# Task requirements
State the number of lines below in which the word "before" appears. Nothing else belongs in the answer.

# Given information
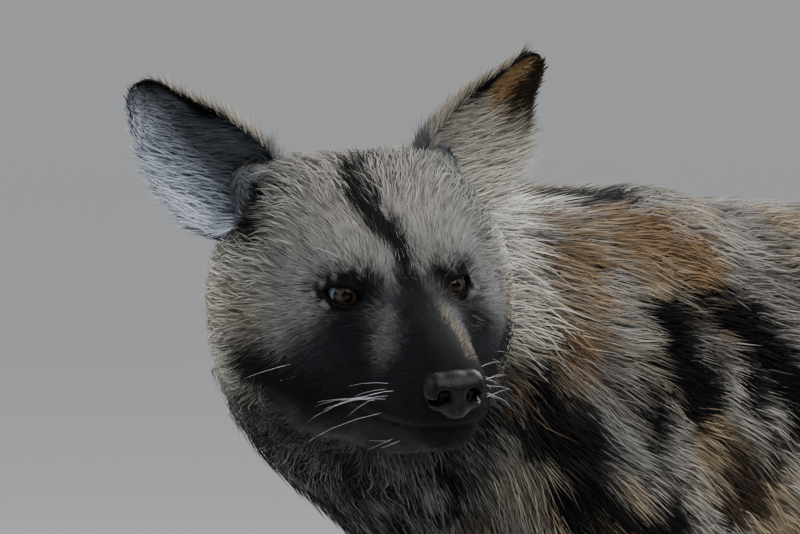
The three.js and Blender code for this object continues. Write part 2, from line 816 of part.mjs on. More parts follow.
const ruff = locksOver({ ...headForm, axis: headForm.axis.slice(0, 3) }, LOCKS.ruff, 11);
let head = skinRound(headForm).subtract(mouthSlit()).add(innerMuzzle()).subtract(noseRoom);
head = fuse([head, ...ruff]);
for (const { name, sign } of SIDES) {
  const eyeAt = [0, sign * EYE_SPREAD, 0];
  const same = (r) => [r, r, r];
  solids.set("eye_" + name, headBall(eyeAt, same(EYE_RADIUS)));
  head = head
    .add(headBall(eyeAt, same(EYE_RADIUS + LID)))
    .subtract(headBall(eyeAt, same(EYE_RADIUS + GAP + 0.15)))
    .subtract(lidSlit(sign));
  const cup = ear(sign);
  const { point, normal, middle } = earCut(sign);
  const room = keepBeyond(headBall(middle, same(EAR.radius * 2)), point, normal, -GAP);
  solids.set("ear_" + name, largest(keepBeyond(cup, point, normal, GAP)));
  head = head.subtract(room).add(keepBeyond(cup, point, opposite(normal), GAP));
}
solids.set("head", largest(keepBeyond(head, throatPoint, throatNormal, GAP)));

const neckCoat = fuse([skinRound(neckForm), ...locksOver(neckForm, LOCKS.neck, 23)]);
const neck = keepBeyond(neckCoat, NECK_CUT.point, NECK_CUT.normal, GAP);
solids.set("neck", largest(keepBeyond(neck, throatPoint, opposite(throatNormal), GAP)));

const tailCore = skinRound(tailForm);
const tail = fuse([tailCore, ...locksOver(tailForm, LOCKS.tail, 37)]);
solids.set("tail", largest(keepBeyond(tail, [TAIL_CUT, 0, 0], [-1, 0, 0], GAP)));

let torso = fuse([skinRound(trunkForm), tailCore, ...locksOver(trunkForm, LOCKS.trunk, 53)]);
for (const leg of legs) {
  const whole = legSkin(leg);
  const height = leg.front ? FORE_CUT : HIND_CUT;
  torso = torso.add(keepBeyond(whole, [0, 0, height], [0, 0, 1], GAP));
  let shaft = keepBeyond(whole, [0, 0, height], [0, 0, -1], GAP);
  const toes = leg.front ? foreToes : hindToes;
  toes.forEach((toe, i) => {
    shaft = shaft.subtract(claw(leg, toe, GAP + 0.1));
    solids.set(leg.claws + "_" + (i + 1), claw(leg, toe, 0));
  });
  solids.set(leg.name, largest(shaft));
}
torso = keepBeyond(torso, [TAIL_CUT, 0, 0], [1, 0, 0], GAP);
solids.set("torso", largest(keepBeyond(torso, NECK_CUT.point, opposite(NECK_CUT.normal), GAP)));

// Colours, and the model set with its origin on the ground under the middle of its outline
const MATERIALS = {
  torso: { color: "#5f4a36", roughness: 0.9 },
  neck: { color: "#6b5a48", roughness: 0.9 },
  head: { color: "#57504a", roughness: 0.88 },
  tail: { color: "#8d8377", roughness: 0.92 },
  ear: { color: "#3c3733", roughness: 0.88 },
  foreleg: { color: "#6e5c48", roughness: 0.85 },
  hindleg: { color: "#6e5c48", roughness: 0.85 },
  eye: { color: "#5a3a1e", roughness: 0.08 },
  nose: { color: "#16151a", roughness: 0.35 },
  claw: { color: "#2a2522", roughness: 0.4 },
};

const dog = new THREE.Group();
for (const [name, solid] of solids) {
  const { numProp, vertProperties, triVerts } = solid.getMesh();
  const geometry = new THREE.BufferGeometry();
  geometry.setAttribute("position", new THREE.BufferAttribute(vertProperties, numProp));
  geometry.setIndex(new THREE.BufferAttribute(triVerts, 1));
  const finish = MATERIALS[name.split("_")[0]];
  const mesh = new THREE.Mesh(geometry, new THREE.MeshStandardMaterial({ ...finish, metalness: 0 }));
  mesh.name = name;
  dog.add(mesh);
}
const outline = new THREE.Box3().setFromObject(dog);
const centre = outline.getCenter(new THREE.Vector3());
dog.position.set(-centre.x, -centre.y, -outline.min.z);

const part = new THREE.Group();
part.add(dog);
export default part;
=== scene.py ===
"""African wild dog, a still life-size model: its skin, coat, eyes, nose, whiskers and claws."""
import math

import bmesh
import bpy
import numpy as np
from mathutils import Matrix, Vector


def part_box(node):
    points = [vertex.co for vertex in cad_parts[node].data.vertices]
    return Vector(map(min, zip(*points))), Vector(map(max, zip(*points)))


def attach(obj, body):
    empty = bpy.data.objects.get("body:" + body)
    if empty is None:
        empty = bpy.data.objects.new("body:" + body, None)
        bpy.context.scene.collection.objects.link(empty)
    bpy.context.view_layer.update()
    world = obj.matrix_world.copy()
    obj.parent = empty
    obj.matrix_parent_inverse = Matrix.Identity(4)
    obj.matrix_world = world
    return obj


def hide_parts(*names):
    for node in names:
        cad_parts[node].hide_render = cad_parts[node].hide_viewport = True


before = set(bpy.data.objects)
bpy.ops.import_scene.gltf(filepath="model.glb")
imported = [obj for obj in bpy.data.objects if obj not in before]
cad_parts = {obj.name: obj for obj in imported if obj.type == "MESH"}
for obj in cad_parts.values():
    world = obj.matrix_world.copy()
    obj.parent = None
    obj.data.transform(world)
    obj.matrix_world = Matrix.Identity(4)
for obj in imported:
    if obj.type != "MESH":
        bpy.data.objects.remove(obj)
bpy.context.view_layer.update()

import openvdb
from mathutils import Matrix, Vector
from mathutils.kdtree import KDTree

# Stance and head carriage. The animal is measured in millimetres in a frame of its own: X the way
# the trunk faces, Y its left, Z up from the ground. The head has another frame, midway between
# the eyes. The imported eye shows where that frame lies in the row.
MM = 0.001
WITHERS = 652.0
HEAD_AT = np.array([273.0, 148.0, 629.0])
HEAD_YAW, HEAD_PITCH, HEAD_ROLL = 71.0, 11.0, 4.0
SIDES = {"left": 1, "right": -1}
EYE_SPREAD = 31.0
EYE_RADIUS = 12.0
HEAD_REACH = 260.0  # how far from the eyes the head can shape or colour anything


def turn(degrees, axis):
    return np.array(Matrix.Rotation(math.radians(degrees), 3, axis))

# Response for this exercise
2